The first story in the volume (the second one composed by Ms. Birchall) is entitled The Courtship of Mrs. Elton and is available online at jasnasaz.org. I understand that this has been adapted into a short play. It is my favorite of the stories in this collection. Miss Augusta Hawkins is a young lady in Bath for yet another season and is absolutely determined that this year will find her married. She meets Mr. Elton almost immediately upon her (and his) arrival and they are instantly taken with each other:
There was nothing new in this social round to Augusta, with her eight seasons' experience of the place; but it did often occur to her, in the course of her multifarious activities, that, of all the people she had met during them, none had ever been more attractive to her than this Mr. Elton. He was very handsome, and decidedly agreeable; that he liked her was beyond question; and the Miss Milmans had swiftly found out, and swiftly related to her, that he was installed in an excellent and modern vicarage in one of the very finest towns of England, as well as being possessed of a comfortable competence of his own. Augusta had lived enough years in the world to know that she could hardly do better; that this might, indeed, be her last and best chance; and though she did not call herself desperate, she had already made up her mind, before she set eyes upon him for the second time, that, if he were ever to ask her to marry him, she would accept.
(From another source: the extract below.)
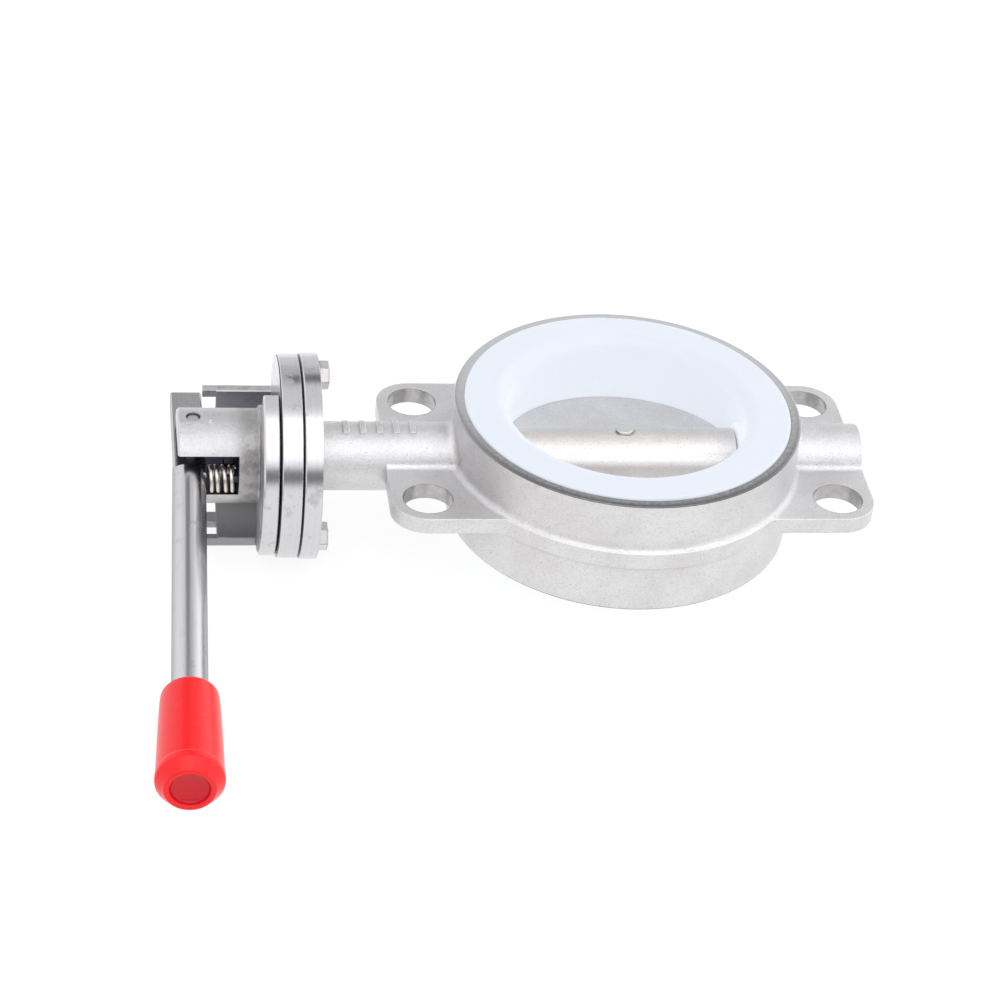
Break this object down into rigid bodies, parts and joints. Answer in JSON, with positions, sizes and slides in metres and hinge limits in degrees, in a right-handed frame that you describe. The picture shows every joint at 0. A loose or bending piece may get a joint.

Surrounded by company so vulgar that she seems (comparatively) the embodiment of refinement, Miss Hawkins fastidiously encourages Mr. Elton in a manner that must be gratifying, considering his recent rejection. So satisfied are both parties by the success of the courtship that one may honestly remark (without the bitterness that tinges Frank Churchill's words), "Happy couple! How well they suit one another." This story inspires much more sympathy in me for Mrs. Elton than the other two. It is a thoroughly sweet tale and I will certainly reread it many times in the future.
The final (and longest) story in this book is Mrs. Elton in America. I have been puzzling over what to say about it for a week and am still at a loss. The story sees the transformation of Mrs. Elton from the character created by Jane Austen into an entirely new and unrecognizable creature. Roughly picking up where In Defense of Mrs. Elton leaves off, the Eltons, having over spent, retrench to the United States as missionaries. Here they survive horrific hardships as they head West in the ubiquitous covered wagon, where Mr. Elton is sent to convert the Comanches. By the end of the book Mrs. Elton has been fully democratized, turning into a sensible, no nonsense woman. I admit to being transfixed by the story as I read it but cannot actually say I liked it. It is a curious read but one too far outside the scope of Austen for me to feel comfortable with it.
Mrs. Elton in America leaves me wanting more books of redemption for Austen's less likable characters. As far as I know, no one has yet to defend Elizabeth Elliot, Lucy Steele, or Isabella Thorpe, all of whom seem ripe for such treatment. Aunt Norris would also be a challenging but fascinating character to defend.